The stubborn obstacle of inertia is one of many considerations in the perennial clashes over the "best" tone for these resources. Some endorse an antagonistic and accusatory tone toward all manifestations of faith-beliefs, while some endorse a conciliatory and sympathetic tone. Unfortunately, neither is a universal antidote to followers' inertia. The first has the advantage of achieving recognition through controversy, as well as provoking bewildered followers to wonder "What problems could they possibly see in my views that could cause that reaction?" In contrast, the second has the advantage of appearing less daunting, thereby attracting followers who wish to gingerly explore their doubts without the threat of feeling attacked. In other words, the first can potentially shake and penetrate inertia, and the second can potentially dodge and placate it. A range of strategies might succeed in getting past followers' indifference to mulling over the weaknesses of their views.

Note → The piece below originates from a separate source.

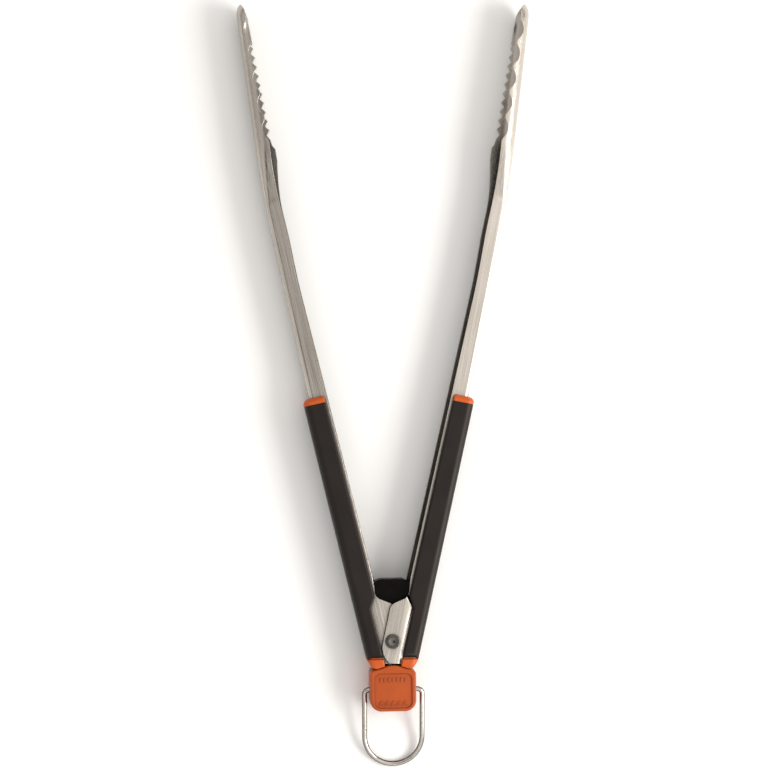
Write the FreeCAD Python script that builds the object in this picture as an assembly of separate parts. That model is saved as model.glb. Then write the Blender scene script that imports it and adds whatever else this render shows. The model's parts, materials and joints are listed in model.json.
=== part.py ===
import FreeCAD
import Part
import math
import os

# Spring-loaded kitchen tongs, lying flat on a table and sprung open, in millimetres.
#
# Model frame while building: origin on the hinge axis, +Y towards the tips, +X to the right, +Z up
# from the table. Each arm is drawn closed, on the right, with +X outward and its mid-plane at z = 0;
# it is then turned open about the hinge, mirrored for the left side, and lifted to MID. The last
# step slides everything along Y, so that the origin is under the middle of the whole object.

# Whole object
OPEN_ANGLE = 12.1             # each arm's lean from the centre line at rest, degrees
THICK = 24.0                  # over the grips and the heads, from front to back
MID = THICK / 2

# Steel arms: pressed U channels, open towards each other
SHEET = 1.0
WEB_X = 17.1                  # outer face of the web, from the hinge axis
WEB_HALF = 9.5                # half the channel's width over the handle
HEAD_HALF = THICK / 2         # half the head's width
BEND_START = 263.0            # the arm starts to lean inward here
BEND_END = 329.0
BEND_ANGLE = 4.7              # degrees
NECK_START = 284.0            # the channel widens into the head between these
NECK_END = 324.0
NOSE_START = 396.0            # the head's sides round off from here
NOSE_DROP_START = 404.5       # the head's back rounds off from here
TIP = 414.5
TIP_X = 3.9                   # web's height at the very tip
TIP_HALF = 3.0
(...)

I've previously noted that the second was better suited to my ambivalent shift in views. My own inertia wasn't radically deflected at all. Like a long ship, I wouldn't see that my route veered. The curve out of the shadow was steady and slow. I didn't seek atheistic resources until after I had stumbled onto contradictions that were meaningful to me. I didn't feel an urge to painfully dissect my personal convictions. Without intending to undermine my faith-beliefs, I learned, thought, and lived. Then, I kept reevaluating which ideas still could fit, on account of my aforementioned intellectual values. The progression wasn't always calculated or methodical. It was prolonged and tentative. I didn't want to step off a ledge; I preferred to, uh, rappel if I could. If I'd applied my values into more vigorous research and more fearless self-interrogation, I would've dislodged my old views more quickly. Inertia didn't stop me from turning away from my faith-beliefs, but it propelled me into a longer arc.